志望動機がない、思いつかない、明確でない場合は、以下の2点を掘り下げてみましょう。
自分と志望先を結びつける
まず、自分の興味関心、強み、目標、好きなこと、得意なことをリストアップしてみましょう。次に、志望先の運営方針や理念を調べます。これらの情報を照らし合わせることで、自分の能力や興味が志望先でどのように貢献できるかが見つけやすくなります。
学んだことや経験を振り返る
学生時代に学んだことや以前の職場で経験して身につけたこと、あるいは日常生活での気づきを振り返ってみましょう。それらの経験が志望先での仕事にどう役立ち、どのように貢献できるかを考えることで、志望動機が明確になっていきます。
志望動機のNG事項
志望動機が漠然としている
採用担当者が志望動機から読み取りたいのは、仕事に対する意欲や熱意です。その職場でなければいけない理由や、どのように働きたいかを具体的に伝えることが大切です。
待遇面を押し出す
給与や福利厚生は志望先を選ぶうえで大切な要素です。しかし、志望動機として前面に出し過ぎるのは避けましょう。待遇を理由にすると、採用担当者は「ほかに条件の良い職場があればすぐに辞めてしまうのでは?」と危惧します。志望動機はあくまで事業内容や仕事内容に照らしたものが望ましいでしょう。
例文を丸写しする
面接対策の本やネット上で紹介されている志望動機の例文は、一般的な表現でしかありません。志望動機は自分の経験やスキルを反映したものであるべきです。例文を参考にする際は、自分自身の経験や考えを取り入れてアレンジし、よりあなたらしい志望動機に仕上げましょう。
面接で志望動機を伝えるコツ
履歴書の志望動機と一貫性を持たせる
面接で志望動機を聞かれたら、履歴書に記載した内容をベースに話しましょう。履歴書の内容と違うことを話すと、志望動機に一貫性がないと判断されてしまいます。面接では履歴書に書いた志望動機を深堀りして質問されることもありますので、あらかじめ関連するエピソードを考えておくと良いでしょう。
結論→理由→展望の順に話す
志望動機を伝える際はまずその応募先を選んだ理由を簡潔に伝えます。「◯◯◯をしたくて御社を志望しました」のように結論から話すことで、面接担当者は要点をつかみやすくなります。

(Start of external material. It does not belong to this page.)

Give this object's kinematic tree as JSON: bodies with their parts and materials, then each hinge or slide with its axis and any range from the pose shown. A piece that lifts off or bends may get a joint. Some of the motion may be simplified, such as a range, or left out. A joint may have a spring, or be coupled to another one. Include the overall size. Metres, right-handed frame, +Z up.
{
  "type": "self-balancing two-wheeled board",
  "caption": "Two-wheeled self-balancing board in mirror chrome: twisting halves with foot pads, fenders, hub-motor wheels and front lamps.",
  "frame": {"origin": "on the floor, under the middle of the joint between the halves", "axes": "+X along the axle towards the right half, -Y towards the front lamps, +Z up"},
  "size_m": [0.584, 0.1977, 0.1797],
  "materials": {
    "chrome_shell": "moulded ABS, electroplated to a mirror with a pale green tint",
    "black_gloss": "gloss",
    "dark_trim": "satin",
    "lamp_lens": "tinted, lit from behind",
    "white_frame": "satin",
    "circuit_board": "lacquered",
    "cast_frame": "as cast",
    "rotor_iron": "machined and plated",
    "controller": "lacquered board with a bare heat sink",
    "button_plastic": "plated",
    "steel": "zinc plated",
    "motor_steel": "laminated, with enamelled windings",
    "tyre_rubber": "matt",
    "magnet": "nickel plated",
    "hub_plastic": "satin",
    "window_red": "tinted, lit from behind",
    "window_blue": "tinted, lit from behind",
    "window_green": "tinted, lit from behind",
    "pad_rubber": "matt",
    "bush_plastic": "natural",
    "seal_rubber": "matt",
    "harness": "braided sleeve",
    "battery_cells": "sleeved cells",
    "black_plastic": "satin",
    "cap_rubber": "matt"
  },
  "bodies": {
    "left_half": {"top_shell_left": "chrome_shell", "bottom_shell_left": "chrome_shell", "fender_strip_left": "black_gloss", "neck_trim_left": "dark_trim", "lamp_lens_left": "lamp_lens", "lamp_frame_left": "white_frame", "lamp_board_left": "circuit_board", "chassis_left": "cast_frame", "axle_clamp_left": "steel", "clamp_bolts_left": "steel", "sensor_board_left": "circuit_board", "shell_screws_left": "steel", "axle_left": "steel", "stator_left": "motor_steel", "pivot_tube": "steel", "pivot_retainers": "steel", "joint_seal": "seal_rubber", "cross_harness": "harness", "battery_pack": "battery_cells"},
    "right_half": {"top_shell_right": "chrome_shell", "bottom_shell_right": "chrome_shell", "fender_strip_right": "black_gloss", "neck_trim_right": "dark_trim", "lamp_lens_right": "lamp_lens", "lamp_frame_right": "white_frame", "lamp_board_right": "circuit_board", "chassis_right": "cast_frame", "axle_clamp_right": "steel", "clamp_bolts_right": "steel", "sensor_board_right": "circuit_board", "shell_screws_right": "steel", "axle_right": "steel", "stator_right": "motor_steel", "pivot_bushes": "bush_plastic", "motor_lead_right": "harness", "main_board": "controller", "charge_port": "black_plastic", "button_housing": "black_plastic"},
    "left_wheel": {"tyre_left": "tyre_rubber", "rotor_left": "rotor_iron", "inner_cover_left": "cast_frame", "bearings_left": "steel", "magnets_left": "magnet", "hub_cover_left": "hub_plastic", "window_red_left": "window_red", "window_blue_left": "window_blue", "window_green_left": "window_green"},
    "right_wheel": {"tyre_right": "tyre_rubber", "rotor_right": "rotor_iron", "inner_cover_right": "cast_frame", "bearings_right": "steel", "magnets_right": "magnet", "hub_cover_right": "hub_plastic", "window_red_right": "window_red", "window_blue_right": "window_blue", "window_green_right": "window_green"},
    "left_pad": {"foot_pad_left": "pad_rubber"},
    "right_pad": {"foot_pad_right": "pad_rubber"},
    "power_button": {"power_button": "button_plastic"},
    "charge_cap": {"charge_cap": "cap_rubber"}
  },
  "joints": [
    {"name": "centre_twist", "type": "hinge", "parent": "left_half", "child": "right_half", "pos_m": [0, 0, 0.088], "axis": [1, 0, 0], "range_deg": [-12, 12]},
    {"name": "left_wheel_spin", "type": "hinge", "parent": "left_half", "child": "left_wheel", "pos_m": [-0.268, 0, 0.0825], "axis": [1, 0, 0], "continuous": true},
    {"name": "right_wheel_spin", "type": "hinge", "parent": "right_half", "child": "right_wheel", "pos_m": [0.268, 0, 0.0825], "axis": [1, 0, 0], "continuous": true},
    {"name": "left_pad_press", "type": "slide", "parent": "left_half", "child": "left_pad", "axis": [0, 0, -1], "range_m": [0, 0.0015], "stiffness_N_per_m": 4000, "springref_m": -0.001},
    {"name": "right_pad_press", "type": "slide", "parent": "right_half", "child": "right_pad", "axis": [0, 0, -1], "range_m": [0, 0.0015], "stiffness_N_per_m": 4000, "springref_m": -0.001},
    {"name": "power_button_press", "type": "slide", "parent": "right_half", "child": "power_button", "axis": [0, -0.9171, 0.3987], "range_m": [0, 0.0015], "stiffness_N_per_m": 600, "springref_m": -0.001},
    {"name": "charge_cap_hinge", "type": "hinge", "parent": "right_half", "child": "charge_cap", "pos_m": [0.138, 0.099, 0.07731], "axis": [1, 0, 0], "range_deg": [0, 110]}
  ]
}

次に、結論に至った理由を自身の体験や考えにひもづけて話し、入職したらどのように働きたいか展望を述べることで伝わりやすい志望動機になります。
結論:御院で提供されている食事のクオリティーの高さに感銘を受け、私もその一員として貢献したいと考え志望しました。
理由:これまで管理栄養士として、病院や介護施設に10年間勤務し、さまざまな病状・年齢の方に食事を提供してきました。そのなかで、入院中の食事を少しでも楽しんでいただくことが重要だと考えるようになり、現職では栄養面に配慮するだけでなく、味や見た目にこだわって用意しています。
展望:今後はこれまでの経験を活かしながら、給食管理や栄養指導のスキルを高め、将来的には認定管理栄養士の取得も目指したいと考えています。栄養の面から御院のチーム医療に貢献し、自分自身も成長していきたいです。
なお、文語(書き言葉)では「貴」を使い、口語(話し言葉)では「御」を使うのが一般的です。
>敬称の解説はこちら
「貴院」と「御院」……病院の正しい「敬称」はどっち?
2分を目安に話す
志望動機は約2分を目安に話すと良いとされています。短すぎると熱意が伝わりにくく、長すぎると面接担当者が要点をつかめないためです。
人が1分間に話せる文字数は250〜300文字とされています。履歴書の志望動機に関連するエピソードを加えるなどしながら、2分を目安に話せるよう事前に練習をしましょう。
>管理栄養士の面接対策の解説はこちら
【管理栄養士の面接対策】よく聞かれる13の質問と回答例、見られるポイントを解説
志望動機の書き方のポイントを押さえよう
志望動機は履歴書に記載する必要があり、面接でもほぼ確実に質問されます。適切な対策を取らなければ合否にも関わります。この記事で紹介したコツや例文を参考にしながら、熱意が伝わる志望動機を考えてみてください。